=== Exercise materials ===
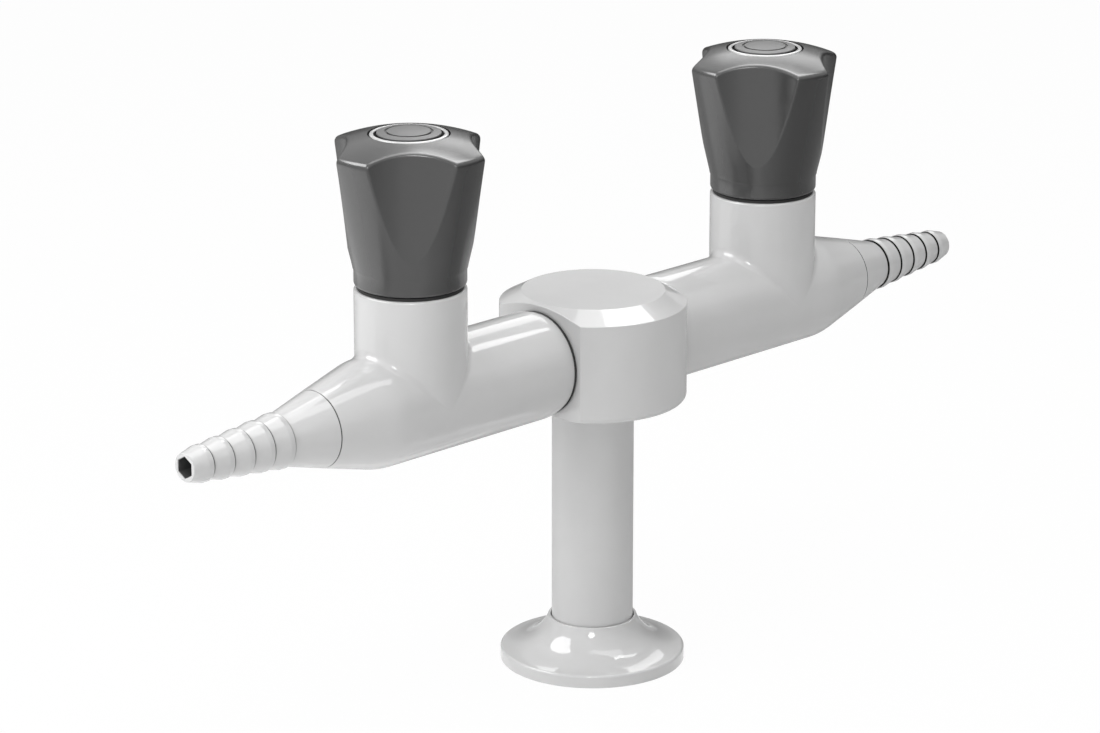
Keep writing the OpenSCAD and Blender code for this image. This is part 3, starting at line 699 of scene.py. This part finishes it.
def wall_r(h):
    """Radius of the turned side at height h: straight skirt, hollow arc, then a straight lean outwards."""
    reach_l = BLEND_R * math.tan(LEAN / 2)
    start, end = lobe_foot - reach_l, lobe_foot + reach_l * math.cos(LEAN)
    bend = np.clip(h - start, 0, end - start)
    r = SKIRT_R + BLEND_R - np.sqrt(BLEND_R ** 2 - bend ** 2)
    return np.where(h > end, SKIRT_R + (h - lobe_foot) * math.tan(LEAN), r)


def wall_lean(h):
    """Angle at which the side leans outwards at height h: its tangent is the radius's growth over a step."""
    step = 1e-3
    return np.arctan((wall_r(h + step) - wall_r(h - step)) / (2 * step))


print("knob", round(KNOB_H, 2), "high, index seat at", round(INDEX_RISE, 2))

# %% [markdown]
# ## The knob's field
#
# The skin is where two fields meet: the distance to the turned form and the distance to the nearest hollow's
# round wall. Their corner is rounded where they are joined, a little more at the dome than down the sides, so
# that the edges catch a thin line of light, as moulded edges do.

# %% Knob field
LOBES = 4
HALF_LOBE = math.pi / LOBES
SCALLOP_R, SCALLOP_IN = 28.6, 19.5
SCALLOP_X = SCALLOP_IN + SCALLOP_R
SCALLOP_EDGE, SCALLOP_TOP_EDGE = 0.7, 1.3


def knob_field(x, y, h):
    """Below zero inside the knob. x is along the middle of a lobe. The fields are the distance to the leaning
    side, to the dome's ball, and into the nearest hollow's round wall, which is folded to one lobe's width."""
    r = np.hypot(x, y)
    lean = wall_lean(h)
    side = (r - wall_r(h)) * np.cos(lean)
    above = h - KNOB_H + DOME_R
    lid = np.hypot(r, above) - DOME_R
    side_n = np.stack([np.cos(lean) + 0 * r, -np.sin(lean) + 0 * r])
    lid_n = np.stack([r, above + 0 * r]) / np.hypot(r, above)
    turned_form = soft_max(side, lid, DOME_EDGE, (side_n * lid_n).sum(0))
    a = np.arctan2(y, x)
    a = np.abs((a + HALF_LOBE) % (2 * HALF_LOBE) - HALF_LOBE) - HALF_LOBE
    to_axis = np.hypot(r * np.cos(a) - SCALLOP_X, r * np.sin(a))
    pressed = SCALLOP_R - to_axis
    outward = (SCALLOP_X * np.cos(a) - r) / to_axis
    near_lid = np.clip((lid - side) / 2 + 0.5, 0, 1)
    cosine = outward * (side_n[0] * (1 - near_lid) + lid_n[0] * near_lid)
    edge = SCALLOP_EDGE + (SCALLOP_TOP_EDGE - SCALLOP_EDGE) * near_lid
    return soft_max(turned_form, pressed, edge, cosine)


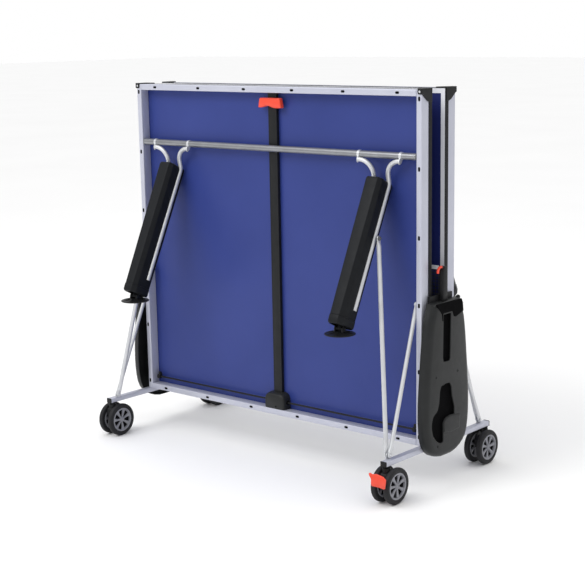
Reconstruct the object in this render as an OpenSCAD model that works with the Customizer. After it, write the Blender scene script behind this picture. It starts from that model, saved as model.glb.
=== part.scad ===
// Folding indoor table-tennis table, drawn folded upright for storage.
// X runs along the net, Y across the two halves (front half towards -Y), Z up.
// The origin is on the floor, at the middle of the chassis. Millimetres.
// The rear half and the left-hand chassis parts are half-turn copies about Z.

/* [Table halves] */
// Width of the playing surface, along the net
table_w = 1525; // [1400:1:1600]
// Length of one half, from the net to the end line
half_l = 1370; // [1300:1:1400]
// Thickness of the playing board
board_t = 22; // [16:1:25]
// Depth of the steel apron below the board
apron_h = 45; // [38:1:48]
// Width of the apron rails
apron_w = 25; // [20:1:27]
// Gap between the folded playing surfaces
fold_gap = 86; // [84:1:100]
// Height of the net edge above the floor when folded
edge_z = 172; // [172:1:180]

/* [Chassis and castors] */
// Wheel diameter of the castors
wheel_d = 144; // [138:1:146]
// Width of one tyre
tyre_w = 22; // [18:1:24]
// Clear gap between the two wheels of a castor
wheel_gap = 36; // [36:1:40]
// Distance of each castor swivel from the net line
stem_y = 335; // [325:1:345]
// Trail of the wheel axle behind the swivel
trail = 20; // [14:1:24]
// Width of the lower cross tubes
tube_w = 28; // [26:1:30]
// Height of the lower cross tubes
tube_h = 20; // [18:1:20]

/* [Legs] */
// Distance of the leg crossbar from the net edge
bar_u = 1121; // [1080:1:1140]
// Diameter of the crossbar
bar_d = 27; // [26:1:32]
// Distance of each leg from the middle of the table
leg_x = 562; // [520:1:570]
// Lean of the stored leg from vertical
leg_lean = 26; // [24:0.5:28]
// Distance from crossbar to foot joint, along the leg
leg_reach = 683.5; // [670:0.5:700]
// Diameter of the leg tubes
leg_tube_d = 18; // [16:1:20]
// Diameter of the foot pad
pad_d = 120; // [100:1:125]

/* [Net] */
// Height of the net mesh
net_h = 150; // [140:1:153]
// Height of the top of the net above the floor when folded
net_top = 870; // [860:1:875]

/* [Hidden] */
$fn = 48;
fit = 0.06;                          // radial clearance of a running pin
surface_y = fold_gap / 2;            // playing surface from the centre plane
half_w = table_w / 2;
apron_v = board_t + apron_h;         // outer face of the apron below the surface
rail_in = half_w - apron_w;          // inner face of the side rails
tube_z = edge_z - 0.5 - tube_h;      // underside of the lower cross tubes
tube_end = stem_y + 17;              // half length of the lower cross tubes
bar_v = 55;                          // crossbar below the playing surface
play_z = 760;                        // height of the playing surface in use
play_gap = 2;                        // half of the gap between the open halves
guide_v = 11;                        // roller pin below the playing surface
guide_u = surface_y + guide_v - play_gap;
roller_r = 7;
track_x = half_w + 4.5;              // inner face of the guide track
track_t = 10;
shell_x = track_x + track_t;         // open back of the side shell
shell_d = 41;                        // depth of the side shell
tube_x = shell_x - 0.5 - tube_w / 2; // middle of the lower cross tubes
upright_x = shell_x + 10;            // middle of the upright inside the shell
upright_top = 700;
strut_y = 308;                       // lower strut joint on the chassis
strut_z = 184;
strut_v = 45;                        // upper strut joint below the surface
strut_r = 8;
strut_x = half_w - 38;                // its upper end
strut_low_x = half_w - 5;            // and its lower end, above the tube
rod_y = 312;                         // lower end of the leg stay rods
rod_z = 184;
rod_r = 9;
rod_low_x = half_w - 18;
rod_top_x = leg_x + 54;
rod_a = 314;                         // stay joint along the leg
tube_b = 57;                         // leg tubes behind the crossbar plane
tube_off = 34;                       // leg tubes either side of the leg
foot_b = 45;                         // foot joint behind the crossbar plane
pad_drop = 22;                       // foot joint above the underside of the pad
stem_r = 5;
axle_r = 5;
rim_r = 52.5;
wheel_r = wheel_d / 2;

// The upper strut joint lies where the strut is equally long, folded and in use.
sa = strut_y - surface_y - strut_v;
sb = edge_z - strut_z;
sd = strut_y - play_gap;
se = play_z - strut_v - strut_z;
strut_u = (sd * sd + se * se - sa * sa - sb * sb) / (2 * (sb + sd));

plug_pitch = 260;                    // spacing of the apron plugs
plug_first = 36;                     // first side plug from the net edge

// ---- helpers -----------------------------------------------------------

// Half-turn copy about the vertical axis
module turned() rotate([0, 0, 180]) children();

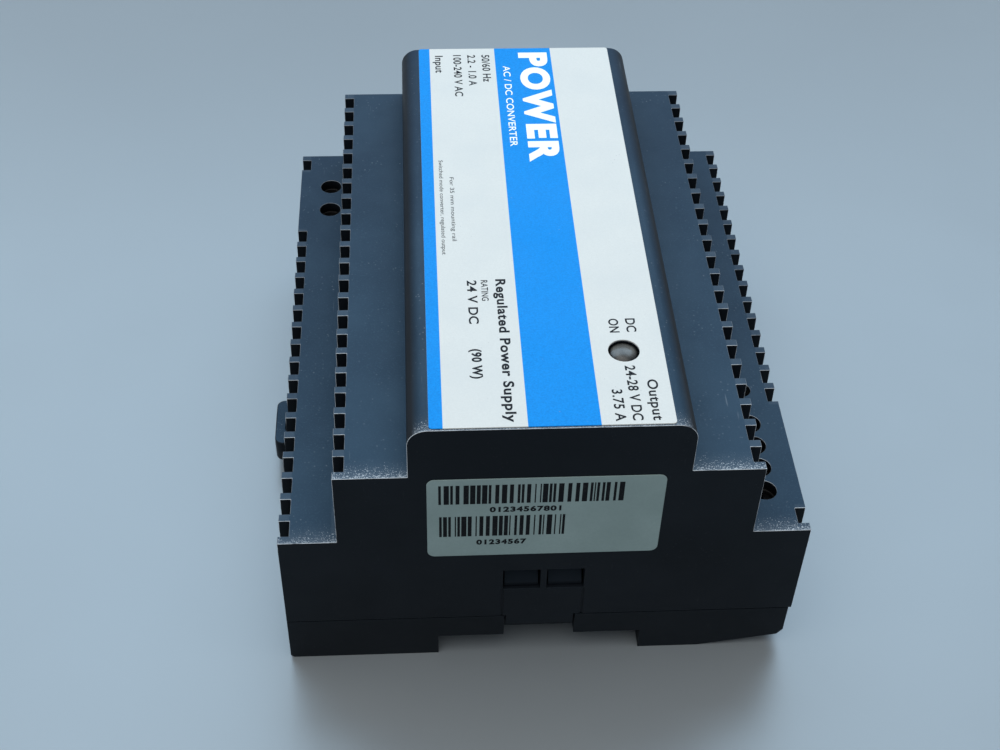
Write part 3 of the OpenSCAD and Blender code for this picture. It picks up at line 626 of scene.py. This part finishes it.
for lines, material in ((DARK_LINES, dark_ink), (WHITE_LINES, white_ink)):
    for name, words, height, length, weight, x, y, ends in lines:
        letters = text_mesh(name, words, height * MM, length * MM, ends, weight)
        print_on_label(name, letters, x * MM, LABEL_LOW.y + y * MM, material)

# ------------------------------------------------------------------ serial sticker

PAPER_DULL = (0.255, 0.345, 0.335)
PAPER_CLEAN = (0.30, 0.40, 0.39)
PAPER_FIBRE = (0.22, 0.29, 0.285)
STICKER_PRINT_RISE = 0.008 * MM
STICKER_FRONT = STICKER_LOW.y - STICKER_PRINT_RISE
BAR_MODULE = 0.215 * MM
DIGIT_HEIGHT = 1.3 * MM
DIGIT_WEIGHT = 0.05


def paper_sticker():
    """Matt grey-green paper, a little dull in patches, with short fibres in it."""
    m = Shader("paper_sticker")
    tone = m.ramp(m.noise(10 * MM, detail=5), 0.35, 0.7)
    fibre = m.ramp(m.noise(0.5 * MM, detail=3), 0.35, 0.7)
    paper = m.mix(tone, PAPER_DULL, PAPER_CLEAN)
    m.set(Base_Color=m.mix(m.times(fibre, 0.25), paper, PAPER_FIBRE),
          Roughness=m.blend_value(m.noise(3 * MM), 0.50, 0.66))
    m.bump(m.noise(0.4 * MM, detail=3), 0.01 * MM, 0.4)
    return m.material


def bar_row(name, x0, x1, z0, z1, seed):
    """A row of upright bars of made-up widths, which encode nothing."""
    random.seed(seed)
    parts, x = [], x0
    while x < x1 - 3 * BAR_MODULE:
        bar = BAR_MODULE * random.choice((1, 2, 2, 3, 4))
        corners = [Vector((x, STICKER_FRONT, z0)), Vector((x + bar, STICKER_FRONT, z0)),
                   Vector((x + bar, STICKER_FRONT, z1)), Vector((x, STICKER_FRONT, z1))]
        parts.append((corners, [(0, 1, 2, 3)]))
        x += bar + BAR_MODULE * random.choice((1, 1, 1, 2, 2, 3))
    add_piece(name, mesh_from(name, *joined(parts)), dark_ink)


def sticker_digits(name, words, x_middle, z, length):
    """Upright digits on the sticker, centred on x_middle, with their feet at z."""
    mesh = text_mesh(name, words, DIGIT_HEIGHT, length, "CENTRE", DIGIT_WEIGHT)
    mesh.transform(Matrix.Translation((x_middle, STICKER_FRONT, z)) @ Matrix.Rotation(math.pi / 2, 4, "X"))
    add_piece(name, mesh, dark_ink)


dress("serial_label", paper_sticker(), 0.04 * MM)
bar_row("bars_upper", -18.1 * MM, 12.1 * MM, 41.3 * MM, 45.9 * MM, seed=3)
bar_row("bars_lower", -18.0 * MM, 3.3 * MM, 33.1 * MM, 38.2 * MM, seed=8)
sticker_digits("digits_upper", "01234567801", -3.8 * MM, 39.15 * MM, 11.8 * MM)
sticker_digits("digits_lower", "01234567", -7.6 * MM, 30.85 * MM, 8.4 * MM)

# ------------------------------------------------------------------ indicator light

SMOKE_DARK = (0.040, 0.037, 0.032)
SMOKE_PALE = (0.088, 0.084, 0.072)
LENS_RIM_SHADE = (0.004, 0.004, 0.004)
# from the middle of the painted rim shade, which sits a little towards the far side: where the lens starts
# to darken, and where it is darkest
LENS_CLEAR, LENS_DARK = 1.65 * MM, 2.35 * MM
RIM_SHADE_SHIFT = 0.4 * MM


def led_epoxy():
    """Smoky grey moulded lens with painted shade around its rim, heavier on the near side."""
    m = Shader("led_epoxy")
    tone = m.ramp(m.noise(1.5 * MM, detail=3), 0.3, 0.7)
    across = m.minus(m.axis("X"), (LED_LOW.x + LED_HIGH.x) / 2)
    along = m.minus(m.axis("Y"), (LED_LOW.y + LED_HIGH.y) / 2 + RIM_SHADE_SHIFT)
    squares = m.plus(m.times(across, across), m.times(along, along))
    from_middle = m.math("SQRT", squares)
    # painted shade of the lens's rounded rim
    edge = m.ramp(from_middle, LENS_CLEAR, LENS_DARK)
    smoke = m.mix(tone, SMOKE_DARK, SMOKE_PALE)
    m.set(Base_Color=m.mix(edge, smoke, LENS_RIM_SHADE),
          Roughness=m.blend_value(m.noise(0.8 * MM), 0.22, 0.34))
    m.shader.inputs["Coat Weight"].default_value = 0.12
    m.shader.inputs["Coat Roughness"].default_value = 0.10
    m.bump(m.noise(0.6 * MM, detail=2), 0.01 * MM, 0.25)
    return m.material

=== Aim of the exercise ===
Print, from the entries above, the line with "Reconstruct the object", the line with "pad_d = 120; // [100:1:125]" and all lines between them, exactly and with nothing else.

=== Solution for this task ===
Reconstruct the object in this render as an OpenSCAD model that works with the Customizer. After it, write the Blender scene script behind this picture. It starts from that model, saved as model.glb.
=== part.scad ===
// Folding indoor table-tennis table, drawn folded upright for storage.
// X runs along the net, Y across the two halves (front half towards -Y), Z up.
// The origin is on the floor, at the middle of the chassis. Millimetres.
// The rear half and the left-hand chassis parts are half-turn copies about Z.

/* [Table halves] */
// Width of the playing surface, along the net
table_w = 1525; // [1400:1:1600]
// Length of one half, from the net to the end line
half_l = 1370; // [1300:1:1400]
// Thickness of the playing board
board_t = 22; // [16:1:25]
// Depth of the steel apron below the board
apron_h = 45; // [38:1:48]
// Width of the apron rails
apron_w = 25; // [20:1:27]
// Gap between the folded playing surfaces
fold_gap = 86; // [84:1:100]
// Height of the net edge above the floor when folded
edge_z = 172; // [172:1:180]

/* [Chassis and castors] */
// Wheel diameter of the castors
wheel_d = 144; // [138:1:146]
// Width of one tyre
tyre_w = 22; // [18:1:24]
// Clear gap between the two wheels of a castor
wheel_gap = 36; // [36:1:40]
// Distance of each castor swivel from the net line
stem_y = 335; // [325:1:345]
// Trail of the wheel axle behind the swivel
trail = 20; // [14:1:24]
// Width of the lower cross tubes
tube_w = 28; // [26:1:30]
// Height of the lower cross tubes
tube_h = 20; // [18:1:20]

/* [Legs] */
// Distance of the leg crossbar from the net edge
bar_u = 1121; // [1080:1:1140]
// Diameter of the crossbar
bar_d = 27; // [26:1:32]
// Distance of each leg from the middle of the table
leg_x = 562; // [520:1:570]
// Lean of the stored leg from vertical
leg_lean = 26; // [24:0.5:28]
// Distance from crossbar to foot joint, along the leg
leg_reach = 683.5; // [670:0.5:700]
// Diameter of the leg tubes
leg_tube_d = 18; // [16:1:20]
// Diameter of the foot pad
pad_d = 120; // [100:1:125]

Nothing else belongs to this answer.